▸ **The task**
Copy out all the data, word for word.

▸ **Task material**
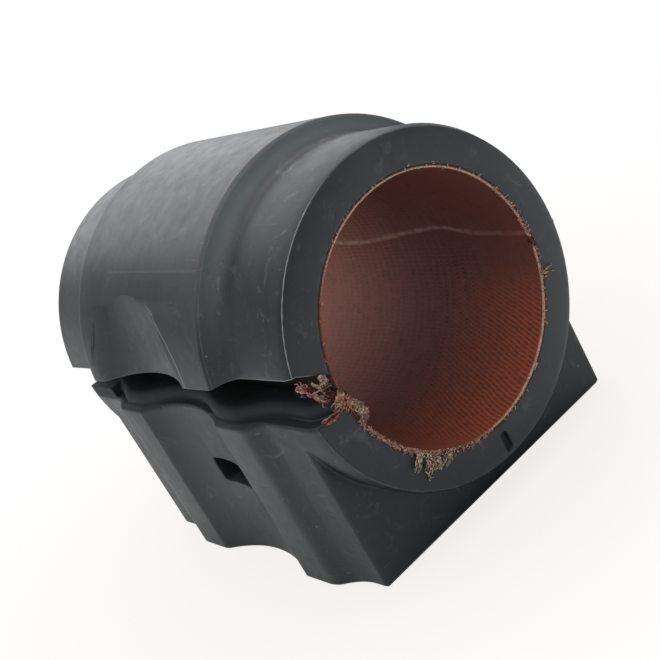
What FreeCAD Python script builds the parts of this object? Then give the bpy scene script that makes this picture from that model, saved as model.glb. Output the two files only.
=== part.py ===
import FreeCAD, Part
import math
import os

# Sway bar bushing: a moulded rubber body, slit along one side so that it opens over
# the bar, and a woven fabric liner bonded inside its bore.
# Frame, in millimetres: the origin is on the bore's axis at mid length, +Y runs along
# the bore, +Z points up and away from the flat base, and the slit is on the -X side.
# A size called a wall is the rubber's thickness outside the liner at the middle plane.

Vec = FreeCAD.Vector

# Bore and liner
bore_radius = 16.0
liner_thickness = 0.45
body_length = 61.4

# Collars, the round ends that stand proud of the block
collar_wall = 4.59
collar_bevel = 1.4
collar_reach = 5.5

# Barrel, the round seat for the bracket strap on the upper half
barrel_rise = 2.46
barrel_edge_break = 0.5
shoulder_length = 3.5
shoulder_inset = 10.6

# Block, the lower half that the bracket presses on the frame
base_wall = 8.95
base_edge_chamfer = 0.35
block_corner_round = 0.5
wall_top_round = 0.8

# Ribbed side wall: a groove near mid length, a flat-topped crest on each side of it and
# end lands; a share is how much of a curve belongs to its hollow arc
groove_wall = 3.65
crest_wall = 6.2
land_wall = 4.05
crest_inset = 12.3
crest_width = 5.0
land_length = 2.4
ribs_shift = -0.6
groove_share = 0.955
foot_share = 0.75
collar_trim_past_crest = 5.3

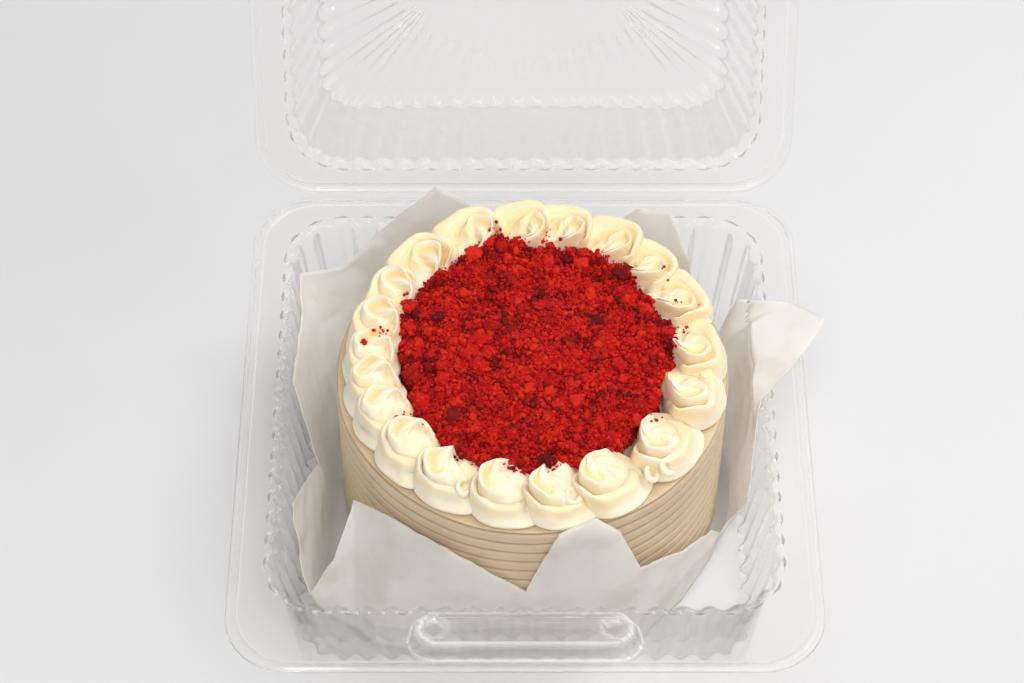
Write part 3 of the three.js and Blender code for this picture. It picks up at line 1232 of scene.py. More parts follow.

▸ **Full answer**
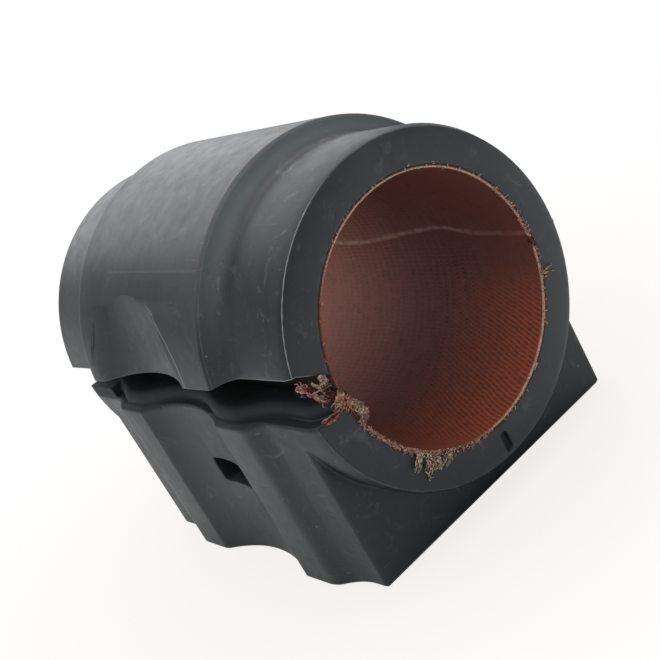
What FreeCAD Python script builds the parts of this object? Then give the bpy scene script that makes this picture from that model, saved as model.glb. Output the two files only.
=== part.py ===
import FreeCAD, Part
import math
import os

# Sway bar bushing: a moulded rubber body, slit along one side so that it opens over
# the bar, and a woven fabric liner bonded inside its bore.
# Frame, in millimetres: the origin is on the bore's axis at mid length, +Y runs along
# the bore, +Z points up and away from the flat base, and the slit is on the -X side.
# A size called a wall is the rubber's thickness outside the liner at the middle plane.

Vec = FreeCAD.Vector

# Bore and liner
bore_radius = 16.0
liner_thickness = 0.45
body_length = 61.4

# Collars, the round ends that stand proud of the block
collar_wall = 4.59
collar_bevel = 1.4
collar_reach = 5.5

# Barrel, the round seat for the bracket strap on the upper half
barrel_rise = 2.46
barrel_edge_break = 0.5
shoulder_length = 3.5
shoulder_inset = 10.6

# Block, the lower half that the bracket presses on the frame
base_wall = 8.95
base_edge_chamfer = 0.35
block_corner_round = 0.5
wall_top_round = 0.8

# Ribbed side wall: a groove near mid length, a flat-topped crest on each side of it and
# end lands; a share is how much of a curve belongs to its hollow arc
groove_wall = 3.65
crest_wall = 6.2
land_wall = 4.05
crest_inset = 12.3
crest_width = 5.0
land_length = 2.4
ribs_shift = -0.6
groove_share = 0.955
foot_share = 0.75
collar_trim_past_crest = 5.3

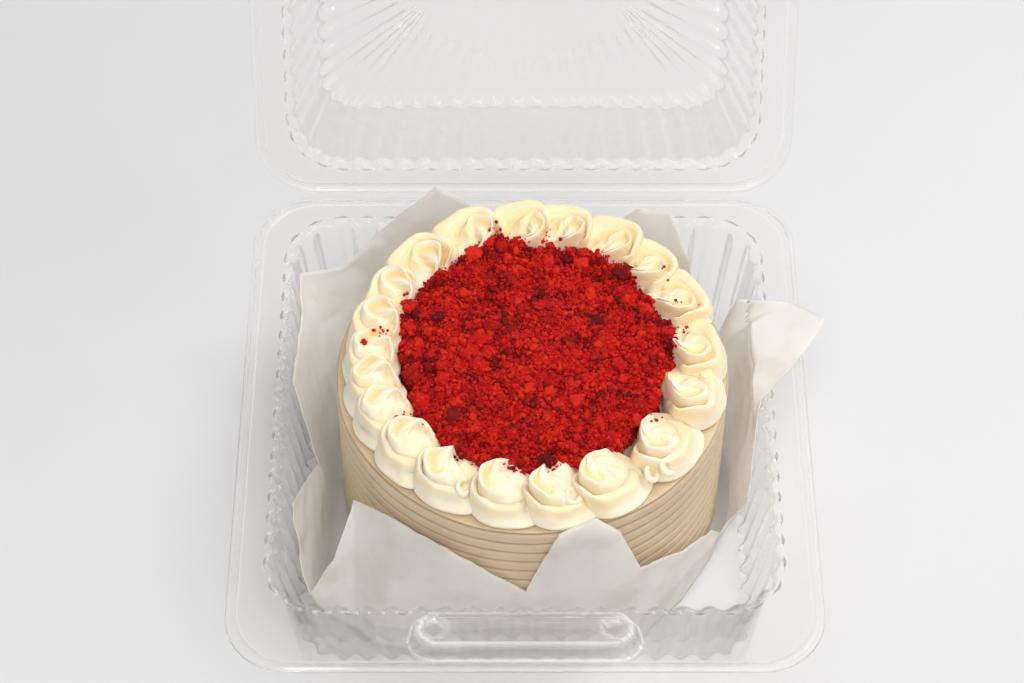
Write part 3 of the three.js and Blender code for this picture. It picks up at line 1232 of scene.py. More parts follow.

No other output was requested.